The key to making the boundary work was context. Of course, people would still clutter up my calendar with meetings, even if you do have a placeholder. This is when you determine the value of how you spend that time. For example, if it is a person who you really need to speak to, who you likely cannot schedule for another two months, then of course you take the call. If something important needs to be done for a customer who is having issues, of course you take the meeting…but you do not need to cancel the detachment break…you make sure you shift it.
When we help people and organizations drive sustained behavior change, we find it works best when you engage one small new behavior and keep implementing it until it becomes a consistent habit. I use the same technique on myself. Once my habit of taking “renewal breaks” had formed, and the boundary was set, I started working on another. One boundary I am still working on is the boundary for acceptable behaviors. This is all about setting expectations with people for what you will and will not do. I realized that clients and partners were often asking for things last minute with the expectation that things could be done within unrealistic time frames. And, as is typical, because you want to provide a great experience, we would get them done. This just led to higher levels of stress and burn-out. Of course, there are still crunch moments when everything will truly need to be done and days that end up crazy. However, again the key is context. What is the importance, what is the actual time frame it needs to be done by, and what should be removed to make space for it? It doesn’t have to be an addition, more of an adjustment of your schedule. Another part was being okay with saying to people – when the priority was inaccurate or timeline was unrealistic – that you can get it done by such and such date because of other commitments, or that the earliest you can schedule in the work would be a certain date. Finding language that you are comfortable with can do wonders here. At first I was worried about people’s responses, but, I found that they were fine with it! Like anyone, through their own lens, what they are working on is very important to them, and their language can certainly portray this. Also, many times people will ask and hope…but in reality they will be fine if something cannot be done and the circumstance is clearly explained. You need to give yourself permission to maintain your boundaries because they lead to less stress and much healthier relationships, as you can set the expectations that people have on you and train them in what is acceptable and what is not.

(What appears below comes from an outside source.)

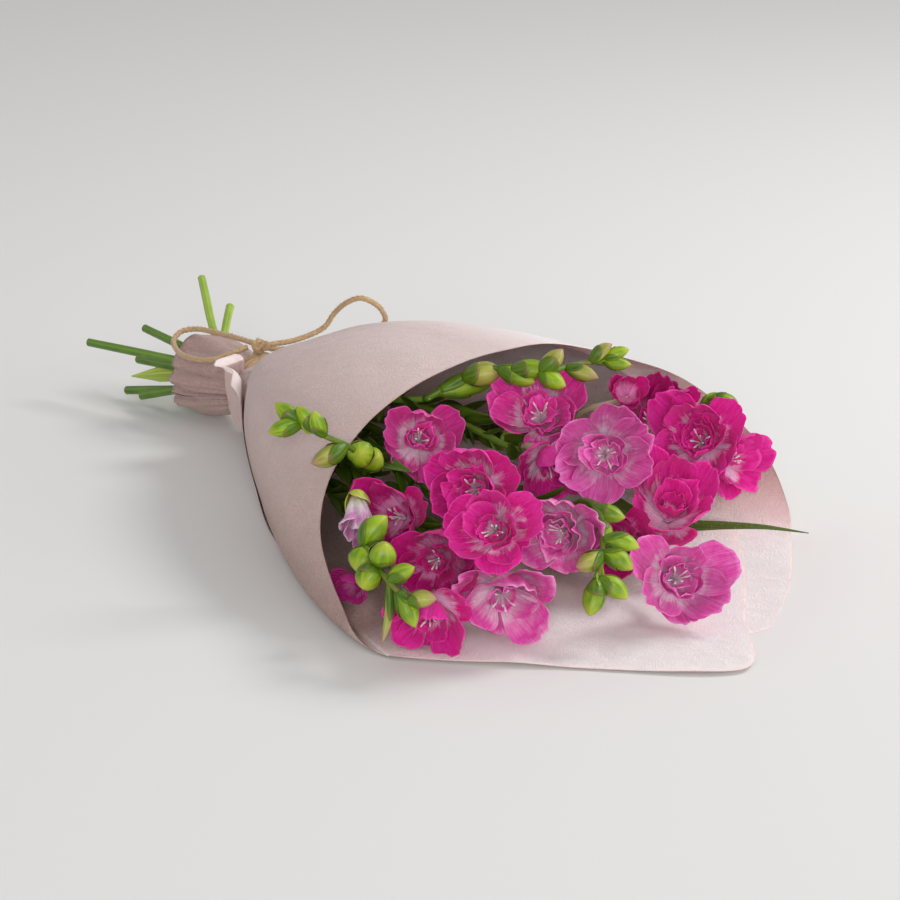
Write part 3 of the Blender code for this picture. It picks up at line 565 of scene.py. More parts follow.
def cloth_shade(grid, turns, v):
    """How light the cloth is at each point, from 0 to 1, by where the point lies on the bunch.

    The colour is uneven on purpose: it is painted light and shade. It stands in for light that the
    double layers lose, and for the light and shade of one setting: straight ramps of X, Y and Z,
    summed. The lip, the mouth, the far wall and the top are painted lighter, the inside and the tail
    painted darker; the rolled free side edge is painted lighter, and the cut edges painted darker
    than the cloth beside them.
    """
    x, y, z = np.moveaxis(grid, 2, 0)
    front = np.clip(np.maximum((x - 290) / 50, (y - 10) / 40), 0, 1)
    inside = np.clip(1 - z / 60, 0, 1) * np.clip((v - 0.15) / 0.2, 0, 1) * (turns[:, None] < 0.95)
    # Painted shade inside the wrap, and painted light on the lip, the mouth, the far wall and the top.
    bright = EVEN_SHADE - INSIDE_DARKER * inside * (1 - front)
    bright = bright + LIP_LIGHTER * np.clip(1 - z / 30, 0, 1) * front
    bright = bright + MOUTH_LIGHTER * np.clip((x - 300) / 60, 0, 1)
    bright = bright + WALL_LIGHTER * np.clip(y / 50, 0, 1) * np.clip(z / 30 - 1, 0, 1)
    bright = bright + TOP_LIGHTER * np.clip((z - 84) / 16, 0, 1)
    # Painted shade on the tail, painted light on the rolled free side edge, painted shade on the cut edges.
    bright = np.where(v < 0, TAIL_SHADE, bright)
    bright[-FREE_ROWS:] = FREE_SHADE
    bright[-1] = CUT_SHADE
    bright[:, -1] -= RIM_DARKER
    return np.clip(bright, 0, 1)


def build_wrap(settings):
    """The sheet as one grid: turns across, from its low edge to its rim or side edge along."""
    rng = np.random.default_rng(4)
    first, last = INNER_EDGE[0][0], OUTER_EDGE[-1][0]
    turns = np.concatenate([[first], np.linspace(first + 0.0004, last - 0.02, 430)[:-1],
                            np.linspace(last - 0.02, last, 16)])
    ends = np.array(INNER_EDGE + OUTER_EDGE)
    high = np.interp(turns, ends[:, 0], ends[:, 1])
    low = np.clip((turns - FREE_FROM) / (FREE_TO - FREE_FROM), 0, 1) - 1.0
    row = np.linspace(0, 1, 26)[:-1]
    ahead = np.append(np.linspace(0, 0.997, 84) ** 1.35, 1.0)
    tie = np.maximum(low + 0.006, 0.0)
    v = np.hstack([low[:, None] + (tie - low)[:, None] * row,
                   tie[:, None] + (high - tie)[:, None] * ahead])
    inset = LAYER_PITCH * np.maximum(1 - turns, 0)[:, None] + 0.15 + 0 * v
    away = outward(bulge(sheet_points(turns, v, inset), v, settings.bulge))
    inset = inset + gathers(turns, v, settings.gather_depth, rng)
    inset = inset + soft_folds(turns, v, settings.fold_depth, rng)
    grid = bulge(sheet_points(turns, v, inset), v, settings.bulge)
    free = np.clip((turns - FREE_TO) / (last - FREE_TO), 0, 1)[:, None]
    share = (free * np.maximum(0, 1 - v / FREE_REACH) ** 1.5)[:, :, None]
    sunk = np.maximum(-(share * TIP * away).sum(axis=2), 0)[:, :, None]
    grid = grid + share * TIP + away * PUSH_OUT * np.tanh(sunk / PUSH_OUT) * (1 - share) ** 2
    grid = roll_edge(grid, ROLL_ROWS)
    grid[:, :, 2] = np.maximum(grid[:, :, 2], 0.5 * settings.sheet_thickness)
    surface = Surface()
    surface.add(grid, shade=cloth_shade(grid, turns, v))
    sheet = surface.build("wrap_cloth", [wrap_material()], settings.sheet_thickness, ["wrap_sheet"])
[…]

The third boundary I have begun setting is focused time. I realized that early in the morning is my best time for focused work, or creative work. So I began setting aside a couple hours in the morning to do just that – not even looking at my emails. This has led to a great increase in productivity. I know the top 1-3 things I have to get done each day and prioritize these. If something unexpected comes up, again, it is the value judgement – does it warrant shifting today’s time, or shall it be scheduled for tomorrow or another day instead?
Setting and maintaining boundaries is a key characteristic in the most productive and positively energized people. When helping people and organizations with performance mindset coaching, we find it comes up as a challenge for many. There are several reasons; the workplace culture, others’ expectations, personal belief systems and more – but we also find that many have not even taken the time to consider their boundaries and what they are.
Boundaries enable you to set limits that form what you demonstrate as acceptable behavior for yourself, and those around you. There are various types of boundaries that we can set – boundaries for our work lives, interpersonal ones, physical ones and personal ones. Having healthy boundaries can help you stop feeling overwhelmed, reduce your stress levels, and foster healthy relationships. Boundaries themselves take careful consideration as having none can leave us open to too much and cause negative emotions, but too structured boundaries can impose too many limits and reduce happiness. Like many things, what is important is context – identifying what boundaries you have and then how they are applied in the different contexts and situations you find yourself in.
Understanding your boundaries and how to maintain them yields many benefits. They can:
- Help you make time for things meaningful to you.
- Help you communicate your needs.
- Set healthy limits on relationships.
- Set guidelines to support your wellbeing and goals.
- While uncomfortable at first, you will quickly see and feel the benefits of boundaries.
- Find language you are comfortable with to exercise your boundaries with others.
- Boundaries are not always black and white – take context into account to apply your boundaries.
To start, you can think about what your own boundaries are – what is needed to protect your wellbeing, happiness and productivity?